BANTUL, Indonesia - The Mount Merapi volcano spewed lava and hot clouds Saturday and a strong aftershock hit the region, sending fear rippling through the southern Indonesian area devastated by an earthquake only a week ago.
The mountain's lava dome has swelled in the past week to 330 feet, raising fears that it could collapse, said Subandriyo, a government scientist who uses one name. That could release a highly dangerous pyroclastic flow - a fast-moving burst of high-temperature gases and rock fragments that burns anything in its path.

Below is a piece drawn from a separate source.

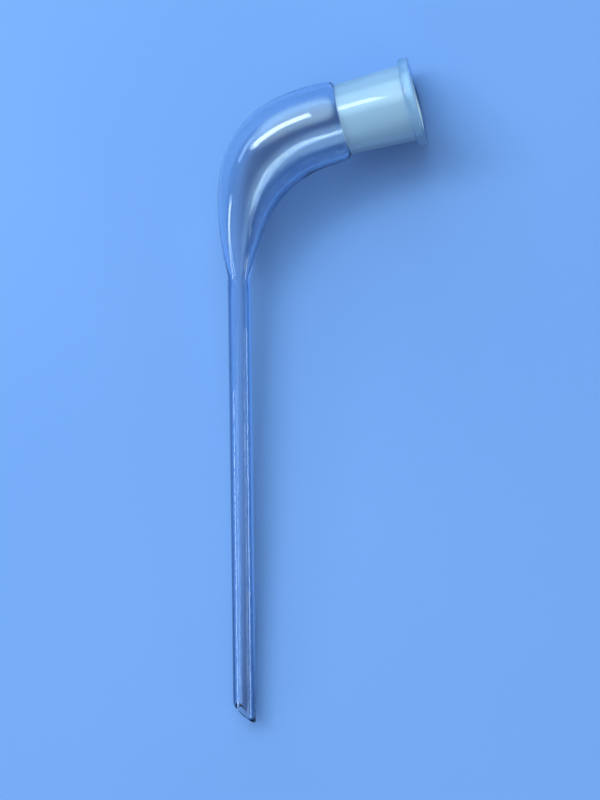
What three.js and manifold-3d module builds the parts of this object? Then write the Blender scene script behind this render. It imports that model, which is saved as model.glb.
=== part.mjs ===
// Receiver adapter with a long drip stem, in clear borosilicate glass.
// It is one fused piece: a ground socket, a bend that narrows, and a thick-walled stem.
// Millimetres, +Z up. The piece lies on its side, as it comes to rest on a bench.

import * as THREE from "three";
import { mergeVertices } from "three/addons/utils/BufferGeometryUtils.js";
import Module from "manifold-3d";

// Ground socket, standard size 29/32 with its 1 in 10 taper.
const SOCKET_LENGTH = 32.0;
const SOCKET_BORE_MOUTH = 29.2;
const SOCKET_BORE_END = 26.0;
const SOCKET_OD_BEAD = 31.9;
const SOCKET_OD_END = 29.6;

// Thick bead round the mouth of the socket.
const BEAD_OD = 37.0;
const BEAD_LENGTH = 4.0;
const BEAD_EDGE_RADIUS = 1.1;
const MOUTH_EDGE_RADIUS = 0.5;

// Drip stem. Its length is from the neck to the lowest point of the cut tip.
const STEM_OD = 10.0;
const STEM_BORE = 5.2;
const STEM_LENGTH = 203.4;
const TIP_SLOPE = 43;

// Bend. The two axes meet at a corner, and the middle line leaves each of them smoothly.
const AXES_ANGLE = 105;
const NECK_TO_CORNER = 55.3;
const SOCKET_TO_CORNER = 45.1;
const NECK_LEAD = 55.8;
const SOCKET_LEAD = 23.6;

// Sections of the bend from the neck (0) to the socket (1): place, outside diameter, bore.
const BEND_SECTIONS = [
  [0, 9.6, 5.0],
  [0.04, 11.2, 6.8],
  [0.1, 13.6, 9.3],
  [0.2, 17.8, 13.7],
  [0.32, 22.6, 18.5],
  [0.44, 28.2, 24.2],
  [0.56, 32.6, 28.7],
  [0.68, 34.7, 30.6],
  [0.8, 34.6, 30.4],
  [0.9, 34.2, 30.0],
  [0.95, 33.8, 29.7],
  [0.98, 33.1, 28.8],
  [0.992, 31.8, 27.3],
  [1, SOCKET_OD_END, SOCKET_BORE_END],
];

// Bending thins the outer side of the wall, so the bore sits this far off the middle there.
const BORE_SHIFT = 0.9;

// Turns that lay the piece down on its bead, its bend and its tip.
const LYING_TURN_X = 2.756;
const LYING_TURN_Y = -0.278;

const ROUND_SIDES = 36;
const STEPS_PER_SECTION = 2;
const EDGE_STEPS = 3;

const glass = new THREE.MeshStandardMaterial({
  color: 0xdfe9ee,
  roughness: 0.05,
  metalness: 0,
});

function quarterRound(centreRadius, centrePlace, radius, fromAngle, toAngle) {
  const arc = new THREE.EllipseCurve(centreRadius, centrePlace, radius, radius, fromAngle, toAngle);
  return arc.getPoints(EDGE_STEPS);
}

function bendSide(column, bendLength) {
  const knots = BEND_SECTIONS.map((row) => new THREE.Vector2(row[column] / 2, row[0] * bendLength));
  return new THREE.SplineCurve(knots).getPoints(STEPS_PER_SECTION * (knots.length - 1));
}

// Section of the straight, unbent tube: radius against the distance from the neck.
function tubeSection(bendLength) {
  const mouth = bendLength + SOCKET_LENGTH;
  const beadStart = mouth - BEAD_LENGTH;
  const beadRim = BEAD_OD / 2 - BEAD_EDGE_RADIUS;
  const outside = [
    new THREE.Vector2(STEM_OD / 2, -STEM_LENGTH),
    new THREE.Vector2(STEM_OD / 2, -2.0),
    ...bendSide(1, bendLength),
    new THREE.Vector2(SOCKET_OD_BEAD / 2, beadStart - 0.8),
    new THREE.Vector2(SOCKET_OD_BEAD / 2 + 0.8, beadStart),
    ...quarterRound(beadRim, beadStart + BEAD_EDGE_RADIUS, BEAD_EDGE_RADIUS, -Math.PI / 2, 0),
    ...quarterRound(beadRim, mouth - BEAD_EDGE_RADIUS, BEAD_EDGE_RADIUS, 0, Math.PI / 2),
  ];
  const lipRadius = SOCKET_BORE_MOUTH / 2 + MOUTH_EDGE_RADIUS;
  const bore = [
    ...quarterRound(lipRadius, mouth - MOUTH_EDGE_RADIUS, MOUTH_EDGE_RADIUS, Math.PI / 2, Math.PI),
    ...bendSide(2, bendLength).reverse(),
    new THREE.Vector2(STEM_BORE / 2, -2.0),
    new THREE.Vector2(STEM_BORE / 2, -STEM_LENGTH),
  ];
  return { outside, bore };
}

// Middle line of the bend, in the plane of the two axes, with their corner at the origin.
function makeRoute() {
  const rise = THREE.MathUtils.degToRad(AXES_ANGLE - 90);
  const alongSocket = new THREE.Vector3(Math.cos(rise), Math.sin(rise), 0);
  const neck = new THREE.Vector3(0, -NECK_TO_CORNER, 0);
  const bend = new THREE.CubicBezierCurve3(
    neck,
    neck.clone().add(new THREE.Vector3(0, NECK_LEAD, 0)),
    alongSocket.clone().multiplyScalar(SOCKET_TO_CORNER - SOCKET_LEAD),
    alongSocket.clone().multiplyScalar(SOCKET_TO_CORNER),
  );
  return { bend, length: bend.getLength(), neck, alongSocket };
}

function placeOnRoute(route, distance) {
  if (distance <= 0) {
    const point = new THREE.Vector3(0, distance, 0).add(route.neck);
    return { point, forward: new THREE.Vector3(0, 1, 0) };
  }
  const part = Math.min(distance / route.length, 1);
  const forward = part < 1 ? route.bend.getTangentAt(part) : route.alongSocket.clone();
  const point = route.bend.getPointAt(part);
  point.addScaledVector(forward, Math.max(distance - route.length, 0));
  return { point, forward };
}

function turnAndBend(route) {
  const { outside, bore } = tubeSection(route.length);
  const section = [...outside, ...bore];
  const tube = new THREE.LatheGeometry([...section, section[0].clone()], ROUND_SIDES);
  const spots = tube.getAttribute("position");
  const squareAcross = new THREE.Vector3(0, 0, 1);
  for (let i = 0; i < spots.count; i += 1) {
    const { point, forward } = placeOnRoute(route, spots.getY(i));
    const toInside = new THREE.Vector3().crossVectors(forward, squareAcross);
    const row = i % (section.length + 1);
    const onBore = row >= outside.length && row < section.length;
    const part = THREE.MathUtils.clamp(spots.getY(i) / route.length, 0, 1);
    const shift = onBore ? BORE_SHIFT * Math.sin(Math.PI * part) ** 2 : 0;
    point.addScaledVector(toInside, spots.getX(i) - shift);
    point.z = spots.getZ(i);
    spots.setXYZ(i, point.x, point.y, point.z);
  }
  return tube;
}

// Block that takes off the end of the stem on the slant.
function tipCutter(route) {
  const size = 60;
  const block = new THREE.BoxGeometry(size, size, size);
  block.translate(0, -size / 2, 0);
  block.rotateZ(-THREE.MathUtils.degToRad(TIP_SLOPE));
  block.translate(STEM_OD / 2, route.neck.y - STEM_LENGTH, 0);
  return block;
}

function toSolid(wasm, geometry) {
  const bare = geometry.clone();
  bare.deleteAttribute("normal");
  bare.deleteAttribute("uv");
  const merged = mergeVertices(bare, 1e-4);
  const mesh = new wasm.Mesh({
    numProp: 3,
    vertProperties: new Float32Array(merged.getAttribute("position").array),
    triVerts: new Uint32Array(merged.getIndex().array),
  });
  return new wasm.Manifold(mesh);
}

function toGeometry(solid) {
  const mesh = solid.getMesh();
  const geometry = new THREE.BufferGeometry();
  geometry.setAttribute("position", new THREE.BufferAttribute(mesh.vertProperties, 3));
  geometry.setIndex(new THREE.BufferAttribute(mesh.triVerts, 1));
  return geometry;
}

function layDown(geometry) {
  geometry.rotateX(THREE.MathUtils.degToRad(LYING_TURN_X));
  geometry.rotateY(THREE.MathUtils.degToRad(LYING_TURN_Y));
  geometry.computeBoundingBox();
  const middle = geometry.boundingBox.getCenter(new THREE.Vector3());
  geometry.translate(-middle.x, -middle.y, -geometry.boundingBox.min.z);
}

const wasm = await Module();
wasm.setup();

const route = makeRoute();
const tube = toSolid(wasm, turnAndBend(route));
const body = toGeometry(tube.subtract(toSolid(wasm, tipCutter(route))));
layDown(body);
body.computeVertexNormals();

const adapterBody = new THREE.Mesh(body, glass);
adapterBody.name = "adapter_body";

const adapter = new THREE.Group();
adapter.name = "receiver_adapter";
adapter.add(adapterBody);

export default adapter;
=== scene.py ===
"""Receiver adapter in clear borosilicate glass: ground socket, narrowing bend, long drip stem.

One fused piece of glass lies on its side on a pale bench. Lengths are in millimetres until
they reach the mesh, which is in metres.
"""

from math import cos, pi, radians, sin, tan

import bmesh
import bpy
from mathutils import Matrix, Vector


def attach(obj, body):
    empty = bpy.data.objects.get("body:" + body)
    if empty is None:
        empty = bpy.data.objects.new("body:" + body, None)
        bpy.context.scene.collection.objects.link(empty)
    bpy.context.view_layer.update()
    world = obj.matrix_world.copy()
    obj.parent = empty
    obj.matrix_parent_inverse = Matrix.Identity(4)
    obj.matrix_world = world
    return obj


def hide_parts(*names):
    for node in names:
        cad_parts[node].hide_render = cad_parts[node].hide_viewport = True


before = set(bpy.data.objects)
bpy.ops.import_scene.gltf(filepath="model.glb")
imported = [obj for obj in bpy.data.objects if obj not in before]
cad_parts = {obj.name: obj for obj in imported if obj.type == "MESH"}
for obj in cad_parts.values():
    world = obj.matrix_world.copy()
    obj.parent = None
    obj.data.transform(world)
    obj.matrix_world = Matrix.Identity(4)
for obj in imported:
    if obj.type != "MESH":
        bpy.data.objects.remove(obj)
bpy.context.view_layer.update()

MM = 0.001

# Ground socket, size 29/32.
SOCKET_LENGTH = 32.0
SOCKET_BORE_MOUTH = 29.2
SOCKET_BORE_END = 26.0
SOCKET_OD_BEAD = 31.9
SOCKET_OD_END = 29.6

# Bead round the mouth.
BEAD_OD = 36.9
BEAD_LENGTH = 4.0
BEAD_EDGE_RADIUS = 1.1
MOUTH_EDGE_RADIUS = 0.5

# Drip stem with its slanted, melted tip.
STEM_OD = 10.0
STEM_BORE = 5.2
STEM_LENGTH = 203.4
TIP_SLOPE = 43
TIP_MELT_RADIUS = 0.45
TIP_SLIDE_LENGTH = 26.0

# Bend.
AXES_ANGLE = 105
NECK_TO_CORNER = 55.3
SOCKET_TO_CORNER = 45.1
NECK_LEAD = 55.8
SOCKET_LEAD = 23.6
BORE_SHIFT = 0.9
# Each row: share of the bend's length, outside diameter, bore diameter.
BEND_SECTIONS = [
    (0, 9.6, 5.0),
    (0.04, 11.2, 6.8),
    (0.1, 13.6, 9.3),
    (0.2, 17.8, 13.7),
    (0.32, 22.6, 18.5),
    (0.44, 28.2, 24.2),
    (0.56, 32.6, 28.7),
    (0.68, 34.7, 30.6),
    (0.8, 34.6, 30.4),
    (0.9, 34.2, 30.0),
    (0.95, 33.8, 29.7),
    (0.98, 33.1, 28.8),
    (0.992, 31.8, 27.3),
    (1, SOCKET_OD_END, SOCKET_BORE_END),
]

# The skin: sides round each ring, and how far the bore of the bend wavers by hand.
SIDES = 144
HAND_WAVER = 0.28
# The skin stays a hair inside the overall sizes.
SKIN_SCALE = 0.9992

# The glass. The ground bore lets this share of the light through and scatters the rest as milk.
GLASS_IOR = 1.47
CLEAR_TINT = (0.985, 0.995, 1, 1)
GROUND_TINT = (0.72, 0.84, 0.90, 1)
GROUND_CLEARNESS = 0.35
DEPTH_COLOUR = (0.25, 0.55, 0.85, 1)
DEPTH_DENSITY = 125.0

# How the piece lies: two turns, and the place of the corner where its two axes meet.
LYING_TURN_X = 2.756
LYING_TURN_Y = -0.278
CORNER_PLACE = (-35.20, 110.44, 17.225)


# ---------------------------------------------------------------- the tube's section

def quarter_round(centre_radius, centre_place, radius, start, end, steps=7):
    """Points of a rounded edge, each a radius and a place along the tube."""
    turns = [start + (end - start) * i / steps for i in range(steps + 1)]
    return [(centre_radius + radius * cos(a), centre_place + radius * sin(a)) for a in turns]


def smooth_through(knots, steps):
    """A smooth line through the knots."""
    line = []
    last = len(knots) - 1
    for i in range(last):
        around = [knots[max(i - 1, 0)], knots[i], knots[i + 1], knots[min(i + 2, last)]]
        for j in range(steps):
            t = j / steps
            point = []
            for a, b, c, d in zip(*around):
                slope_in = (c - a) / 2
                slope_out = (d - b) / 2
                point.append(
                    (2 * b - 2 * c + slope_in + slope_out) * t ** 3
                    + (3 * c - 3 * b - 2 * slope_in - slope_out) * t ** 2
                    + slope_in * t
                    + b
                )
            line.append(tuple(point))
    line.append(tuple(knots[-1]))
    return line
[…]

More than a thousand aftershocks have hit the region since the 6.3-magnitude earthquake struck before dawn May 27, killing at least 6,234 people and injuring 30,000 more. Officials estimate that 135,000 homes were destroyed.

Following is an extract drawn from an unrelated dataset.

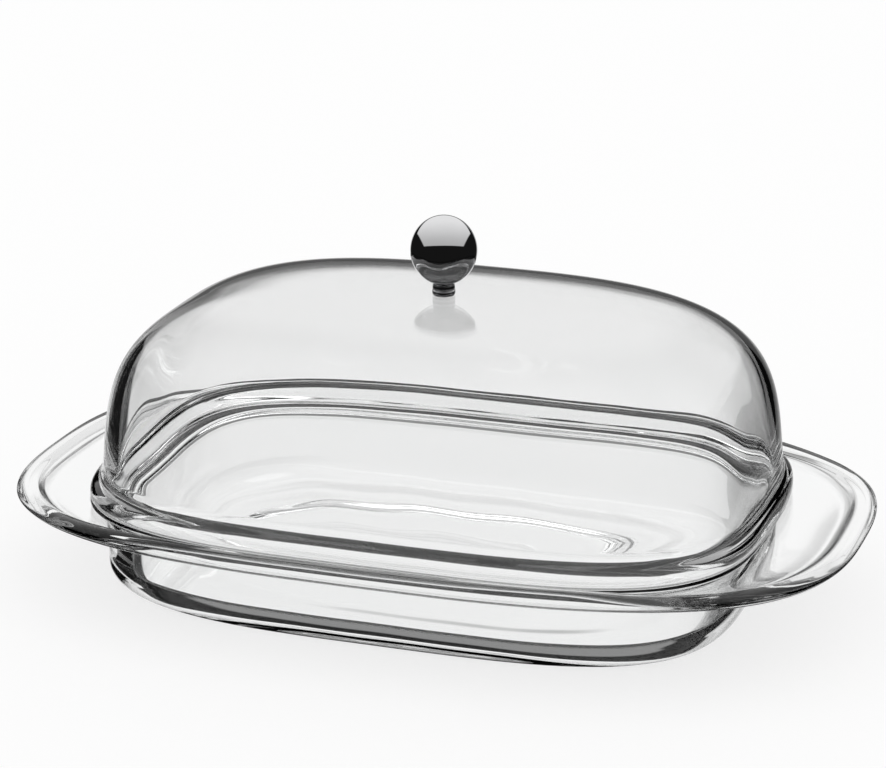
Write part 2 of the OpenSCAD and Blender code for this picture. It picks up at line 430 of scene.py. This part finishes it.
def basin_rings(lid_high):
    """The seat under the lid, the mouth, the inner wall and the floor."""
    inside_a, inside_b = BASIN_A - WALL, BASIN_B - WALL
    rings = [
        ring(lid_high.x + SEAT_PAST, lid_high.y + SEAT_PAST, SEAT_Z, RIM_PLAN),
        ring(lid_high.x - SEAT_UNDER, lid_high.y - SEAT_UNDER, SEAT_Z, RIM_PLAN),
    ]
    for s in arc(6, 0, 90):
        out = MOUTH_R * (1 - math.sin(s))
        z = SEAT_Z - MOUTH_R * (1 - math.cos(s))
        plan = mix(RIM_PLAN, BASIN_PLAN, 2 * s / math.pi)
        rings.append(ring(inside_a + out, inside_b + out, z, plan))
    rings.append(ring(inside_a - LIP_IN, inside_b - LIP_IN, SEAT_Z - LIP_DROP, BASIN_PLAN))
    for s in arc(12, 0, 90):
        inset = WALL_DRAFT + FLOOR_R * (1 - math.cos(s))
        z = FLOOR_Z + FLOOR_R * (1 - math.sin(s))
        rings.append(ring(inside_a - inset, inside_b - inset, z, BASIN_PLAN))
    floor_a, floor_b = inside_a - FLOOR_R - WALL_DRAFT, inside_b - FLOOR_R - WALL_DRAFT
    return rings + panel(floor_a, floor_b, FLOOR_Z, BASIN_PLAN, FLOOR_SHARES)


def dish_rings():
    """The dish's profile, from the middle of its underside round to the middle of its floor."""
    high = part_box("dish")[1] / MM
    bead_a, bead_b = high.x - BEAD_R, high.y - BEAD_R
    lid_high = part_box("lid")[1] / MM
    rings = foot_rings()
    rings += neck_rings(bead_a, bead_b, lid_high)
    rings += bead_rings(bead_a, bead_b)
    rings += basin_rings(lid_high)
    return rounded(rings, SMOOTHING_PASSES)


def dish_waves(share, height):
    """The same waves all over the dish."""
    return DISH_WAVE, DISH_WAVE_SEED


# ---------------------------------------------------------------- lid

def dome(a, b, z, top, inward):
    """Rings up one face of the dome. Inward is 0 for its outer face and 1 for its inner face."""
    rings = []
    height = top - z
    for share in np.linspace(0, 1, DOME_RINGS):
        s = math.radians(90) * share ** DOME_CROWD
        k = max(math.cos(s), TINY) ** (2 / DOME_SQUARE)
        v = math.sin(s) ** (2 / DOME_SQUARE)
        # The inner face is set in from the outer one, about square to it
        depth = inward * mix(LID_SIDE_T, LID_TOP_T, math.sin(s))
        side = k ** (DOME_SQUARE - 1)
        rise = v ** (DOME_SQUARE - 1) / height
        steep_a, steep_b = math.hypot(side / a, rise), math.hypot(side / b, rise)
        in_a, in_b = depth * side / a / steep_a, depth * side / b / steep_b
        down = depth * (rise / steep_a + rise / steep_b) / 2
        lean = 1 - DOME_DRAFT * v
        ring_a = max(a * k * lean - in_a, CROWN_LEAST_A)
        ring_b = max(b * k * lean - in_b, CROWN_LEAST_B)
        plan = mix(SHOULDER_PLAN, CROWN_PLAN, math.sin(s))
        rings.append(ring(ring_a, ring_b, mix(z, top, v) - down, plan))
    return rings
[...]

Scientists say the quake may have contributed to a weakening of the lava dome.
Most aftershocks have been weak, but one overnight Saturday jolted survivors awake.
"I picked up my nephew and ran out of the house. It was very strong," said Yudi, who like many Indonesians uses one name. There were no reports of damage from the quake, measured at magnitude 3.4.
Worried villagers in recent days have performed rituals aimed at warding off an eruption. On Thursday, the mountain's royally appointed spiritual guardian, "Mbah" Maridjan, led a silent procession of 100 people three times around a village near the volcano.
Most of the estimated 647,000 people left homeless are living in makeshift shelters - often just plastic tarps to ward off tropical downpours and the hot sun - with no toilets or running water.
Thirty more U.S. military medical personnel arrived Saturday, and were followed by a 135-member medical team from Cuba with two field hospitals. Medical teams already have arrived from Singapore, Japan, Iraq, Malaysia, Qatar and Pakistan.
The United Nations issued an urgent appeal Friday for $103 million to pay for the recovery effort over the next six months - with about half of that for rebuilding homes. Aid workers have yet to reach some remote areas, and delivery of food, medicine and tents has been sporadic in others.
More than 50 people were staying Saturday in two large empty chicken coops in Pentong in Bantul district. Flies buzzed everywhere, and children played barefoot on bamboo slats encrusted with chicken droppings.
The British medical aid agency Merlin said it was concerned that the villagers could catch bird flu or salmonella, and it appealed for more tents for survivors.
Bird flu cases have rocketed in Indonesia in the past month, with some occurring in districts surrounding the quake zone. At least 38 Indonesians have died.
Parji, the 60-year-old owner of one of the coops, told The Associated Press that he was not afraid of bird flu.
"There is a slight smell from the dung, but I look after the health of my birds. I am certain there is no bird flu here," he said.
Two earthquake survivors committed suicide Friday, one by hanging and the other by jumping down a well, Bantul police chief Lt. Col. Dedy Munazat said. Both men had lost their homes in the quake.
Government officials said 380 people who had complained of dizziness and severe stomach pains after eating donated food Thursday were apparently suffering from post-trauma stress. The villagers were treated at four hospitals and laboratory tests found the food was safe, the national disaster agency said.
The massive relief effort comes as Indonesia is still trying to rebuild from the 2004 tsunami, which killed 131,000 people in western Aceh province alone.